> Provided data
-- Begin --
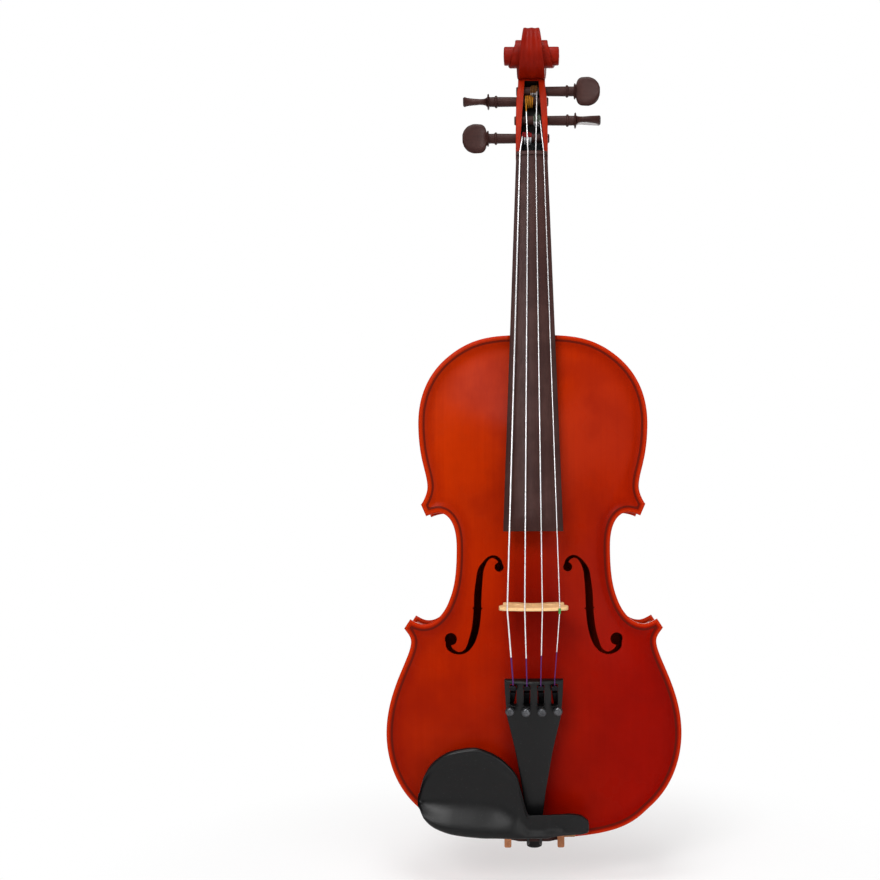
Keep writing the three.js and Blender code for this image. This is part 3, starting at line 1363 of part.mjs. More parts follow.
const tail = new THREE.Group();
tail.position.copy(tailpiecePlace);
tail.rotation.x = tailpieceTilt;
layout.add(tail);
add('tailpiece', tailpiece(), blackComposite, tail);
inTailpieceFrame(add('tuner_pin', tunerPin(), steel, tail), 0, tunerPivotHeight, tunerPivotDistance);
strings.forEach(({ name }, i) => {
  const [slotX, screwX] = [slotPlaces[i], screwPlaces[i]];
  const lever = add(`${name}_tuner_lever`, tunerLever(screwX - slotX), darkSteel, tail);
  inTailpieceFrame(lever, slotX, tunerPivotHeight, tunerPivotDistance);
  const screw = add(`${name}_tuner_screw`, tunerScrew(screwX), darkSteel, tail);
  inTailpieceFrame(screw, screwX, 0, tunerScrewDistance);
});

add('tail_gut', tailGut(), gutFinish);
add('end_button', endButton(), ebony);
add('chin_rest', chinRest(), blackComposite);
add('chin_rest_cork', chinRestCork(), corkFinish);
for (const [word, side] of sides) {
  add(`clamp_leg_${word}`, clampLeg(), warmMetal).position.x = side * clampX;
  add(`clamp_barrel_${word}`, clampBarrel(), warmMetal).position.set(side * clampX, barrelFrom, clampZ);
}
add('clamp_bracket', lowerBracket(), warmMetal);

const hangerY = eyeY;
const hangerZ = eyeZ - voluteRadius * voluteRadiusShares.at(-1)[1] - hangerDrop;
layout.position.set(0, -hangerY, -hangerZ);

export default viola;
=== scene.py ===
import math
from types import SimpleNamespace

import bmesh
import bpy
import numpy as np
from mathutils import Euler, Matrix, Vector
from mathutils.geometry import delaunay_2d_cdt


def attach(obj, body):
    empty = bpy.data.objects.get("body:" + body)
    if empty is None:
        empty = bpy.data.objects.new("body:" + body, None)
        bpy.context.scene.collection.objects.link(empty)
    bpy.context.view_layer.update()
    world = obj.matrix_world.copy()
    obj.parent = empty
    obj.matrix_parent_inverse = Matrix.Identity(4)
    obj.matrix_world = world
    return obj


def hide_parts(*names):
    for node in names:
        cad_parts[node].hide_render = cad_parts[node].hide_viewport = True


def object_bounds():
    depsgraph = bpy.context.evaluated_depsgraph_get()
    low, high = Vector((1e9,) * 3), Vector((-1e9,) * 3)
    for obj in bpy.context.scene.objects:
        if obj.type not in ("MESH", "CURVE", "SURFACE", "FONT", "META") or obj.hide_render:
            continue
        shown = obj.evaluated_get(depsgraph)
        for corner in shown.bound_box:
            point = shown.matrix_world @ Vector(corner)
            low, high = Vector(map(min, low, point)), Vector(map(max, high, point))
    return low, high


bl_info = {
    "name": "Viola",
    "version": (1, 0, 0),
    "blender": (4, 5, 0),
    "location": "View3D > Sidebar > Viola",
    "description": "Builds the looks of a viola round its packed solids",
    "category": "Add Mesh",
}

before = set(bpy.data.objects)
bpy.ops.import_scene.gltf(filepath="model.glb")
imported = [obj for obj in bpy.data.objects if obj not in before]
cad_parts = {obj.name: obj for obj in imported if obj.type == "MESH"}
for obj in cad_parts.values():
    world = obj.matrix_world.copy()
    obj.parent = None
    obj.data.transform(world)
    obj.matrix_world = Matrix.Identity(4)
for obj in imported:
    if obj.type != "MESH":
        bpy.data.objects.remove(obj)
CAD_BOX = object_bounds()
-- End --
> Task objective
Exact duplication is required for the lines above, from the line that contains "const hangerY = eyeY;" to the line that contains "return low, high", inclusive; omit all others.

> Solved problem
const hangerY = eyeY;
const hangerZ = eyeZ - voluteRadius * voluteRadiusShares.at(-1)[1] - hangerDrop;
layout.position.set(0, -hangerY, -hangerZ);

export default viola;
=== scene.py ===
import math
from types import SimpleNamespace

import bmesh
import bpy
import numpy as np
from mathutils import Euler, Matrix, Vector
from mathutils.geometry import delaunay_2d_cdt


def attach(obj, body):
    empty = bpy.data.objects.get("body:" + body)
    if empty is None:
        empty = bpy.data.objects.new("body:" + body, None)
        bpy.context.scene.collection.objects.link(empty)
    bpy.context.view_layer.update()
    world = obj.matrix_world.copy()
    obj.parent = empty
    obj.matrix_parent_inverse = Matrix.Identity(4)
    obj.matrix_world = world
    return obj


def hide_parts(*names):
    for node in names:
        cad_parts[node].hide_render = cad_parts[node].hide_viewport = True


def object_bounds():
    depsgraph = bpy.context.evaluated_depsgraph_get()
    low, high = Vector((1e9,) * 3), Vector((-1e9,) * 3)
    for obj in bpy.context.scene.objects:
        if obj.type not in ("MESH", "CURVE", "SURFACE", "FONT", "META") or obj.hide_render:
            continue
        shown = obj.evaluated_get(depsgraph)
        for corner in shown.bound_box:
            point = shown.matrix_world @ Vector(corner)
            low, high = Vector(map(min, low, point)), Vector(map(max, high, point))
    return low, high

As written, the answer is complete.